Paracoronary injection involves the direct injection of vectors through a catheter, enabling minimally invasive delivery of cardioselective vectors. This method offers significant advantages and has been widely used in clinical and experimental gene therapy studies. However, the endothelium acts as a barrier for the vector to reach the cardiomyocytes, resulting in a relatively low transduction efficiency. This can be improved by continuously injecting small doses or using certain agents, such as adenosine, histamines, or nitroglycerin, to increase the permeability of the vascular bed. Retrograde coronary injection is a reverse infusion of pressure regulation by blocking the coronary sinus, which is more effective compared to a downstream injection. However, this method requires temporary interruption of coronary blood flow to eliminate the effect of collateral flow on pressure. Although transduction is efficient, it is more traumatic and dangerous.

Treatment of Heart Failure

In the medical field, heart failure is a challenging disease to treat due to its high morbidity and mortality rates. Gene therapy has brought hope to patients with advanced heart failure by strengthening myocardial contractility.

• Case 1: Therapies that incorporate the rAAV-mediated cardiac sarcoplasmic reticulum Ca2+-ATPase2a gene (SERCA2a) have been clinically effective by the mechanism shown below.

Fig. 1 Targeting the calmodulin SERCA2a in the treatment of heart failure.

• Case 2: Expression of the SERCA2a gene in a model of chronic heart failure reduces myocardial sarcoplasmic reticulum calcium leakage and decreases ventricular arrhythmias.

Fig. 2 Restoration of SERCA2a protein levels in the cardiac sarcoplasmic reticulum by transduction of SERCA2a gene expression by Ad or AAV9 was found to improve left ventricular function using pressure-volume analysis.

• Case 3: Inhibition of miR-25 improves myocardial contractility in hearts with heart failure.

Figure 3. miR-25 carried by the AAV9 vector directly targets SERCA2a and regulates the dynamics of contractile calcium ions.

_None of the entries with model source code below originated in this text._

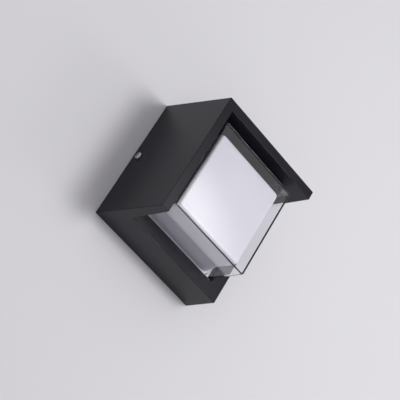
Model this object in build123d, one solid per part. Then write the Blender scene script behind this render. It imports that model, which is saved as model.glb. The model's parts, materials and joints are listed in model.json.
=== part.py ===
"""Outdoor wall lantern: a square die-cast body with an L-shaped canopy, a clear outer cover over an opal
diffuser, a sealed gear compartment behind them and a steel bracket that holds the lantern to the wall.

Everything is drawn on a bench frame, x to the right, y up and z out of the wall, with the canopy on the
left and top sides. to_wall() then stands the lantern up: the canopy's corner points up (+Z), the light
faces -Y, and the origin is the centre of the bracket on the wall's surface. Sizes are in millimetres.
"""

from build123d import *
import math
import os

# ---------------------------------------------------------------- driving dimensions
# body casting
SIDE = 150.0  # side of the square body, on the wall
DEPTH = 102.0  # wall to the canopy's front edge
BASE_DEPTH = 45.0  # wall to the front face of the base
OUTER_DRAFT = 1.85  # casting draft of the outer faces, degrees
CANOPY_TIP = 10.0  # canopy thickness at its front edge
CANOPY_DRAFT = 1.05  # casting draft of the canopy's inner faces, degrees
SHELL_WALL = 4.0  # side wall, at the wall end
FRONT_PLATE = 4.0  # plate behind the base's front face
LEDGE = 2.5  # step that the back plate's gasket lies on
LEDGE_DEPTH = 18.0  # wall to that step
EDGE_RADIUS = 0.8  # outer edges of the casting
CORE_WALL = 3.2  # metal left round the cores in the canopy
CORE_HALF_LENGTH = 38.0  # half the length of each core
# clear cover
RIM = 15.0  # base's front face, from its outer edge to the opening round the cover
COVER_GAP = 1.6  # gap between that opening and the cover
COVER_FRONT = 93.0  # wall to the cover's front face
COVER_DRAFT = 2.6  # draft of the cover's sides, degrees
COVER_WALL = 2.0
COVER_CORNER = 3.0  # outer radius of the cover's upright edges, at its front
COVER_EDGE = 0.8  # outer radius round the cover's front
FLANGE_THICK = 2.5
FLANGE_CORNER = 7.0
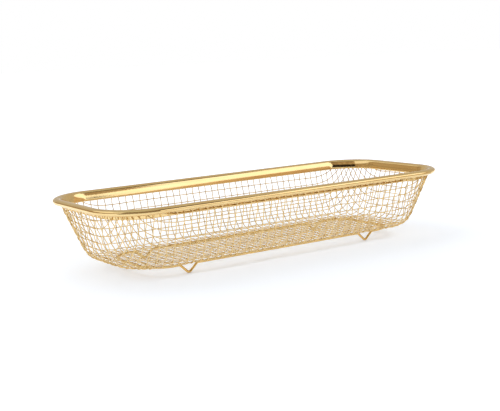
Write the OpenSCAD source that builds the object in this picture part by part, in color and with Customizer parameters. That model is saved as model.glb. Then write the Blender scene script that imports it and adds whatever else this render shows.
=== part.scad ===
// Serving basket: a bowl of woven wire cloth, its edge clamped in a folded sheet rim,
// on a bent base wire with four feet. Millimetres.
// Origin: middle of the footprint, on the surface that the feet stand on. +X is the long way.

/* [Rim] */
// Length over the rim
rim_length = 305; // [280:1:340]
// Width over the rim
rim_width = 125; // [118:1:140]
// Radius of the rim's corners at its outer edge
rim_corner = 36; // [33:0.5:42]
// Thickness of the folded sheet
sheet = 0.6; // [0.4:0.05:0.8]
// Height of the bead
bead_height = 4.5; // [4:0.1:5.5]
// Width of the bead, from its outer edge to the inner fold
bead_width = 7; // [6.6:0.1:8]
// Depth of the inner skirt below the rim's top
skirt_depth = 7.5; // [6.5:0.1:9]
// Lean of the skirt from upright, in degrees
skirt_lean = 15; // [12:1:20]

/* [Bowl] */
// Height from the feet to the rim's top
basket_height = 54; // [46:0.5:66]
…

Treatment of Myocardial Infarction

Myocardial infarction (MI) is a disease in which atherosclerosis of the coronary arteries causes thrombosis and blockage of the branches of the coronary arteries, which results in necrosis of a part of the myocardium without blood supply. Myocardial cell death is the pathologic basis of myocardial infarction, and acute myocardial infarction is characterized by both myocardial cell necrosis and apoptosis. In recent years, gene therapy for myocardial infarction through angiogenesis has become a popular research field both at home and abroad, and gene therapy on myocardial growth factor is one of the most successful cases of human gene therapy.

• Case 1: Co-expression of VEGF and angiopoietin in a porcine model of myocardial infarction promotes angiogenesis and cardiomyocyte proliferation while reducing apoptosis.

Figure 4. myocardial perfusion and cardiac function

• Case 2: AAV-mediated overexpression of the tissue hypoxia regulatory element CD151 has effects in mice with localized cardiac ischemia.CD151 plays an important role in integrin-promoted cell migration and angiogenesis signaling.

Figure 5. Overexpression of CD151 increases the density of small arteries and capillaries.